» Aim of the task
Set down only the lines running from the one with "Continue the build123d" to the one with "return high.x, high.y, low.z", both lines included, exactly as they stand, please.

» Records for the task
###

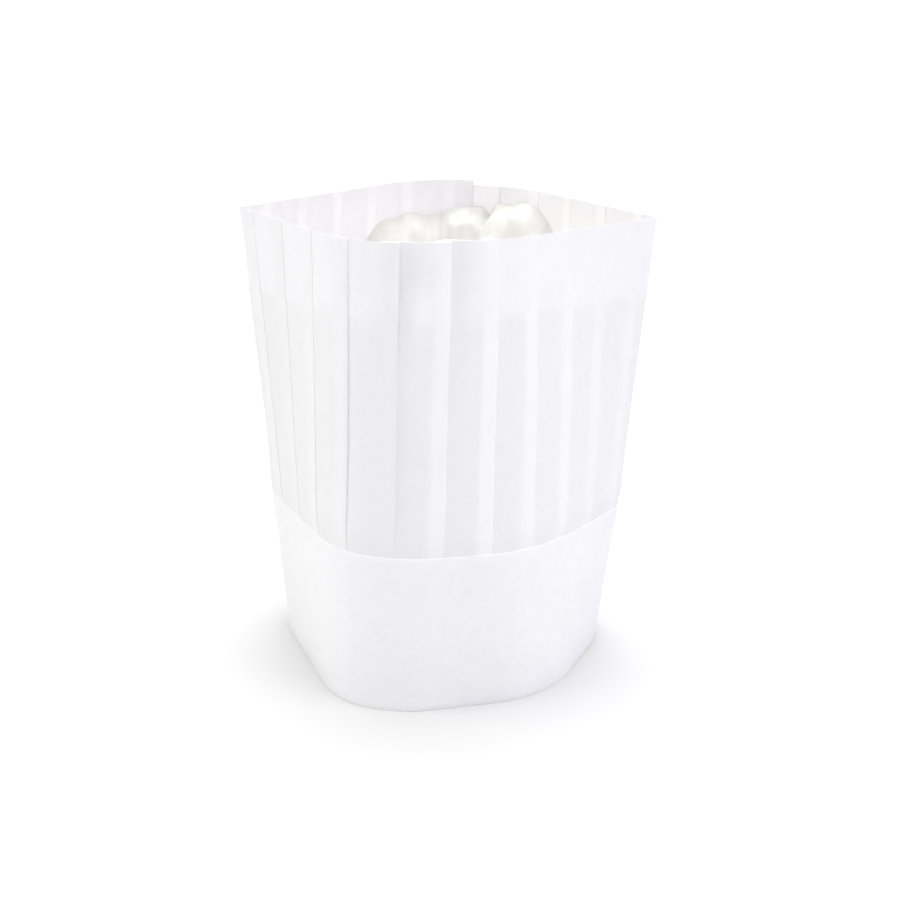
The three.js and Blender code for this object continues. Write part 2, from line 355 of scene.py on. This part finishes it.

###

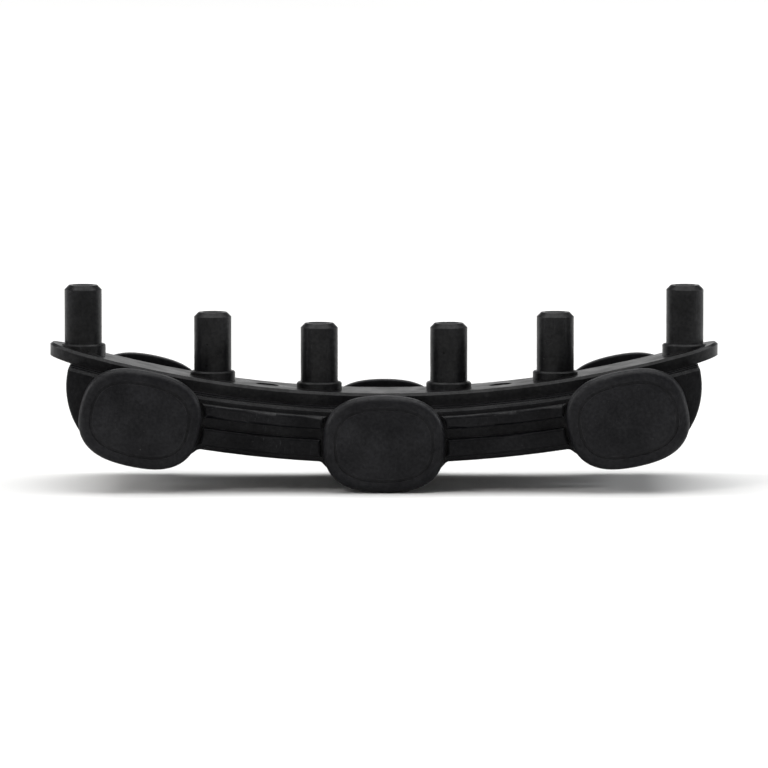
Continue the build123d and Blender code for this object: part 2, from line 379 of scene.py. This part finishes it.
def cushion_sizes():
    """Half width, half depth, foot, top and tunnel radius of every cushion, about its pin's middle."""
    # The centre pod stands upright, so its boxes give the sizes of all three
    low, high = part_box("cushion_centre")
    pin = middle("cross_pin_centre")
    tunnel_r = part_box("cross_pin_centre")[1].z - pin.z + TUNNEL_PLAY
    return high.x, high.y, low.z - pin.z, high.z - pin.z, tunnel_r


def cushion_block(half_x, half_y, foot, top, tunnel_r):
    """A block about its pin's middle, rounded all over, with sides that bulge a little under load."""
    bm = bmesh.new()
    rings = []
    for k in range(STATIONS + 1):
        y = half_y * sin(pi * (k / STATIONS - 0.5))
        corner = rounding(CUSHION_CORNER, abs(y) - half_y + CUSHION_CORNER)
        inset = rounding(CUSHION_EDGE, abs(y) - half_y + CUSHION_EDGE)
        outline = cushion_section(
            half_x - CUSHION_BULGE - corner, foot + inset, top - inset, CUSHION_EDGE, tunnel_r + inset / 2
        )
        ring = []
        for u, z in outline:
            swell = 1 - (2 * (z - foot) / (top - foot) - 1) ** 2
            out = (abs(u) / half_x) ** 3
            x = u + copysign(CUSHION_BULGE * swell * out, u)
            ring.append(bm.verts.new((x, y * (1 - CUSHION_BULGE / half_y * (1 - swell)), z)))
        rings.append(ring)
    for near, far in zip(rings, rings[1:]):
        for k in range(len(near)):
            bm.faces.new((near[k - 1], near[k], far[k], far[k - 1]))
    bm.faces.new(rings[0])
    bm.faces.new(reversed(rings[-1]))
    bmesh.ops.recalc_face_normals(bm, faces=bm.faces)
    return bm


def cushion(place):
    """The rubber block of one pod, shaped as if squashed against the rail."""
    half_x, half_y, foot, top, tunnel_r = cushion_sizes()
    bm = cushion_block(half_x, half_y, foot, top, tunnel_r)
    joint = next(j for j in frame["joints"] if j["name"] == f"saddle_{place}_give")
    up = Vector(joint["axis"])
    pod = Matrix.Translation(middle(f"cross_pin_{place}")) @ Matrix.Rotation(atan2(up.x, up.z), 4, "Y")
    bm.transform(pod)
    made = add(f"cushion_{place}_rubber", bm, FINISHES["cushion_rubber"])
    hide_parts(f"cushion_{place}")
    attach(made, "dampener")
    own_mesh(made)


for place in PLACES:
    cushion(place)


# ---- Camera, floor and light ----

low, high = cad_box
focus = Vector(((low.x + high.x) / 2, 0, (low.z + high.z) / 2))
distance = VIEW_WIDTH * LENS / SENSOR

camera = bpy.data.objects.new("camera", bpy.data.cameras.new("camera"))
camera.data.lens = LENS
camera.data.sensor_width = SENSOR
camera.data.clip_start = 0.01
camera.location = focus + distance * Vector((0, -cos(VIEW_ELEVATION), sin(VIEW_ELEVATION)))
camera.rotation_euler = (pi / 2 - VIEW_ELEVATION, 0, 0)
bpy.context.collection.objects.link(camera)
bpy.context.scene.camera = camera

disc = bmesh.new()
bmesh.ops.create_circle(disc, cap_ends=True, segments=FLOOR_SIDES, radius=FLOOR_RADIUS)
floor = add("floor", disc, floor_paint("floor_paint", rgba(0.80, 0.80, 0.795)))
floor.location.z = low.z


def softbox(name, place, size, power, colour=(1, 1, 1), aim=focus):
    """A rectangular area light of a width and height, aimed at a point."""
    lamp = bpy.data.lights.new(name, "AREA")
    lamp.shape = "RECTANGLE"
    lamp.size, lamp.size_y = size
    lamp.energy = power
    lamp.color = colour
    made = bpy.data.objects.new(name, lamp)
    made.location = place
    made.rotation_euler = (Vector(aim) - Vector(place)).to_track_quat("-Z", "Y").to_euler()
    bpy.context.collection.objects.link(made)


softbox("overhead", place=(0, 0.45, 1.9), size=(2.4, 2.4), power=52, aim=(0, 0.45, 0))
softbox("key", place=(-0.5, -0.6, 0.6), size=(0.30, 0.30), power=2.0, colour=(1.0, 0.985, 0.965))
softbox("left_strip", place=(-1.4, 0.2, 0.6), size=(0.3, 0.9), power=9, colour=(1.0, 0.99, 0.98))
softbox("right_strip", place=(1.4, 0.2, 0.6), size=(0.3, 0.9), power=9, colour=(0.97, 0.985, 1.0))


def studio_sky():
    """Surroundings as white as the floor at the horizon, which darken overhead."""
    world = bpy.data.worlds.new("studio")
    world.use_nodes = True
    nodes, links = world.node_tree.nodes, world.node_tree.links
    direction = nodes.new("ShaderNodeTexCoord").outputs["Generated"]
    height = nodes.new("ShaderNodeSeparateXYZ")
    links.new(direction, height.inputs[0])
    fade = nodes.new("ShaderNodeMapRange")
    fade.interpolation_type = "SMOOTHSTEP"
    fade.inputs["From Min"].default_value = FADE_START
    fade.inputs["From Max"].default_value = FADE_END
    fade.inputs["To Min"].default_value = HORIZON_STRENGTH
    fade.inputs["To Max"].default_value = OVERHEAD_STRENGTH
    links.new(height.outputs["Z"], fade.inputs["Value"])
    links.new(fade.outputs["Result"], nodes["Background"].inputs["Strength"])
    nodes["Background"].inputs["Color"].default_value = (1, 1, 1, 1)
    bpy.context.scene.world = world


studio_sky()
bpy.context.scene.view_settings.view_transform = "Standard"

###

» Task response
Continue the build123d and Blender code for this object: part 2, from line 379 of scene.py. This part finishes it.
def cushion_sizes():
    """Half width, half depth, foot, top and tunnel radius of every cushion, about its pin's middle."""
    # The centre pod stands upright, so its boxes give the sizes of all three
    low, high = part_box("cushion_centre")
    pin = middle("cross_pin_centre")
    tunnel_r = part_box("cross_pin_centre")[1].z - pin.z + TUNNEL_PLAY
    return high.x, high.y, low.z - pin.z, high.z - pin.z, tunnel_r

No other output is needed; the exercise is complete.